Directions for this task: What follows is a listing. Return every line of it exactly.

Stored data:

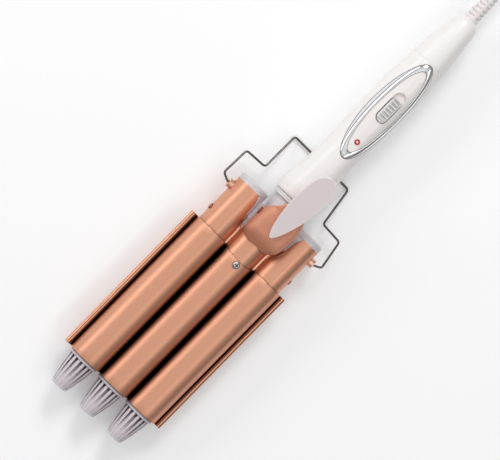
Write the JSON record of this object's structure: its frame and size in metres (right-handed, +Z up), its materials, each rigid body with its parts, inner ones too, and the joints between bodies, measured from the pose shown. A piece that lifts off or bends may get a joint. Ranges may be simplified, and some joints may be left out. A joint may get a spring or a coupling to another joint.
{
  "type": "hair waver",
  "caption": "Corded hair waver with parallel round barrels, a sprung wave-shaped clamp with thumb lever, a folding wire stand and a round handle.",
  "frame": {"origin": "middle of the waver's length, without its lead, on the surface that it lies on", "axes": "+X along the handle towards the lead, +Z up through the clamp and thumb lever, +Y to the right-hand side"},
  "size_m": [0.5425, 0.1417, 0.0629],
  "materials": {
    "pin_nickel": "nickel plated",
    "rose_metal": "satin rose gold, anodised",
    "rose_lacquer": "satin rose lacquer",
    "tip_plastic": "matt grey",
    "yoke_plastic": "matt light grey",
    "lever_plastic": "satin grey pink",
    "handle_plastic": "pearl white",
    "panel_plastic": "gloss pearl",
    "chrome_trim": "polished",
    "button_plastic": "matt grey",
    "lamp_red": "lit red",
    "led_clear": "clear",
    "wire_steel": "bright wire",
    "screw_steel": "plated",
    "spring_steel": "spring wire",
    "heater_ceramic": "fired",
    "spreader_aluminium": "extruded",
    "lead_sleeve": "glass sleeve",
    "board_laminate": "solder mask",
    "part_plastic": "moulded",
    "part_yellow": "dipped",
    "contact_brass": "stamped",
    "lead_pvc": "soft",
    "tie_plastic": "soft"
  },
  "bodies": {
    "body": {"plug_pins": "pin_nickel", "barrel_left": "rose_metal", "barrel_middle": "rose_metal", "barrel_right": "rose_metal", "stand_lug_left": "rose_metal", "stand_lug_right": "rose_metal", "tip_left": "tip_plastic", "tip_middle": "tip_plastic", "tip_right": "tip_plastic", "barrel_yoke": "yoke_plastic", "end_cap_left": "yoke_plastic", "end_cap_right": "yoke_plastic", "handle_upper_shell": "handle_plastic", "handle_lower_shell": "handle_plastic", "rear_sleeve": "handle_plastic", "front_collar": "handle_plastic", "control_panel": "panel_plastic", "bezel_ring": "chrome_trim", "indicator_lens": "lamp_red", "indicator_led": "led_clear", "barrel_screws": "screw_steel", "shell_screws": "screw_steel", "board_screws": "screw_steel", "pivot_pin": "screw_steel", "clamp_spring": "spring_steel", "heater_left": "heater_ceramic", "heater_middle": "heater_ceramic", "heater_right": "heater_ceramic", "spreader_left": "spreader_aluminium", "spreader_middle": "spreader_aluminium", "spreader_right": "spreader_aluminium", "thermal_fuse": "spreader_aluminium", "heater_leads": "lead_sleeve", "supply_leads": "lead_sleeve", "circuit_board": "board_laminate", "slide_switch": "part_plastic", "triac": "part_plastic", "capacitor": "part_yellow", "contact_ring": "contact_brass", "lead_run": "lead_pvc", "lead_coil": "lead_pvc", "lead_tail": "lead_pvc", "plug_body": "lead_pvc", "lead_tie": "tie_plastic"},
    "clamp": {"clamp_plate": "rose_metal", "clamp_arm": "rose_lacquer", "clamp_screw": "screw_steel", "thumb_lever": "lever_plastic", "lever_screws": "screw_steel"},
    "stand": {"stand_wire": "wire_steel"},
    "button": {"power_button": "button_plastic"},
    "swivel": {"swivel_hub": "part_plastic", "strain_relief": "lead_pvc"}
  },
  "joints": [
    {"name": "clamp_hinge", "type": "hinge", "parent": "body", "child": "clamp", "pos_m": [-0.0061, 0, 0.031], "axis": [0, 1, 0], "range_deg": [0, 18], "stiffness_Nm_per_rad": 0.5, "springref_deg": -29.79, "deforming": ["clamp_spring"]},
    {"name": "stand_hinge", "type": "hinge", "parent": "body", "child": "stand", "pos_m": [-0.0073, 0, 0.018], "axis": [0, 1, 0], "range_deg": [0, 105]},
    {"name": "button_slide", "type": "slide", "parent": "body", "child": "button", "axis": [1, 0, 0], "range_m": [0, 0.005]},
    {"name": "lead_swivel", "type": "hinge", "parent": "body", "child": "swivel", "pos_m": [0.1899, 0, 0.018], "axis": [1, 0, 0], "continuous": true}
  ]
}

Result of this exercise:
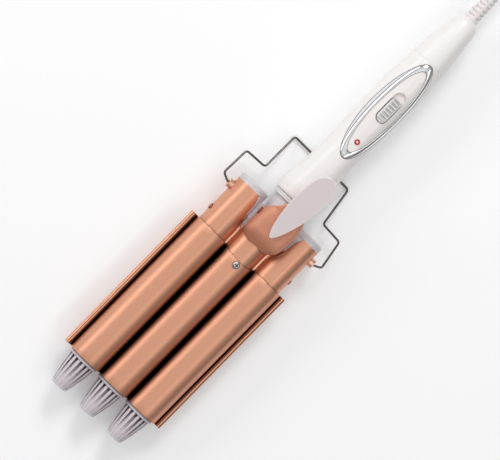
Write the JSON record of this object's structure: its frame and size in metres (right-handed, +Z up), its materials, each rigid body with its parts, inner ones too, and the joints between bodies, measured from the pose shown. A piece that lifts off or bends may get a joint. Ranges may be simplified, and some joints may be left out. A joint may get a spring or a coupling to another joint.
{
  "type": "hair waver",
  "caption": "Corded hair waver with parallel round barrels, a sprung wave-shaped clamp with thumb lever, a folding wire stand and a round handle.",
  "frame": {"origin": "middle of the waver's length, without its lead, on the surface that it lies on", "axes": "+X along the handle towards the lead, +Z up through the clamp and thumb lever, +Y to the right-hand side"},
  "size_m": [0.5425, 0.1417, 0.0629],
  "materials": {
    "pin_nickel": "nickel plated",
    "rose_metal": "satin rose gold, anodised",
    "rose_lacquer": "satin rose lacquer",
    "tip_plastic": "matt grey",
    "yoke_plastic": "matt light grey",
    "lever_plastic": "satin grey pink",
    "handle_plastic": "pearl white",
    "panel_plastic": "gloss pearl",
    "chrome_trim": "polished",
    "button_plastic": "matt grey",
    "lamp_red": "lit red",
    "led_clear": "clear",
    "wire_steel": "bright wire",
    "screw_steel": "plated",
    "spring_steel": "spring wire",
    "heater_ceramic": "fired",
    "spreader_aluminium": "extruded",
    "lead_sleeve": "glass sleeve",
    "board_laminate": "solder mask",
    "part_plastic": "moulded",
    "part_yellow": "dipped",
    "contact_brass": "stamped",
    "lead_pvc": "soft",
    "tie_plastic": "soft"
  },
  "bodies": {
    "body": {"plug_pins": "pin_nickel", "barrel_left": "rose_metal", "barrel_middle": "rose_metal", "barrel_right": "rose_metal", "stand_lug_left": "rose_metal", "stand_lug_right": "rose_metal", "tip_left": "tip_plastic", "tip_middle": "tip_plastic", "tip_right": "tip_plastic", "barrel_yoke": "yoke_plastic", "end_cap_left": "yoke_plastic", "end_cap_right": "yoke_plastic", "handle_upper_shell": "handle_plastic", "handle_lower_shell": "handle_plastic", "rear_sleeve": "handle_plastic", "front_collar": "handle_plastic", "control_panel": "panel_plastic", "bezel_ring": "chrome_trim", "indicator_lens": "lamp_red", "indicator_led": "led_clear", "barrel_screws": "screw_steel", "shell_screws": "screw_steel", "board_screws": "screw_steel", "pivot_pin": "screw_steel", "clamp_spring": "spring_steel", "heater_left": "heater_ceramic", "heater_middle": "heater_ceramic", "heater_right": "heater_ceramic", "spreader_left": "spreader_aluminium", "spreader_middle": "spreader_aluminium", "spreader_right": "spreader_aluminium", "thermal_fuse": "spreader_aluminium", "heater_leads": "lead_sleeve", "supply_leads": "lead_sleeve", "circuit_board": "board_laminate", "slide_switch": "part_plastic", "triac": "part_plastic", "capacitor": "part_yellow", "contact_ring": "contact_brass", "lead_run": "lead_pvc", "lead_coil": "lead_pvc", "lead_tail": "lead_pvc", "plug_body": "lead_pvc", "lead_tie": "tie_plastic"},
    "clamp": {"clamp_plate": "rose_metal", "clamp_arm": "rose_lacquer", "clamp_screw": "screw_steel", "thumb_lever": "lever_plastic", "lever_screws": "screw_steel"},
    "stand": {"stand_wire": "wire_steel"},
    "button": {"power_button": "button_plastic"},
    "swivel": {"swivel_hub": "part_plastic", "strain_relief": "lead_pvc"}
  },
  "joints": [
    {"name": "clamp_hinge", "type": "hinge", "parent": "body", "child": "clamp", "pos_m": [-0.0061, 0, 0.031], "axis": [0, 1, 0], "range_deg": [0, 18], "stiffness_Nm_per_rad": 0.5, "springref_deg": -29.79, "deforming": ["clamp_spring"]},
    {"name": "stand_hinge", "type": "hinge", "parent": "body", "child": "stand", "pos_m": [-0.0073, 0, 0.018], "axis": [0, 1, 0], "range_deg": [0, 105]},
    {"name": "button_slide", "type": "slide", "parent": "body", "child": "button", "axis": [1, 0, 0], "range_m": [0, 0.005]},
    {"name": "lead_swivel", "type": "hinge", "parent": "body", "child": "swivel", "pos_m": [0.1899, 0, 0.018], "axis": [1, 0, 0], "continuous": true}
  ]
}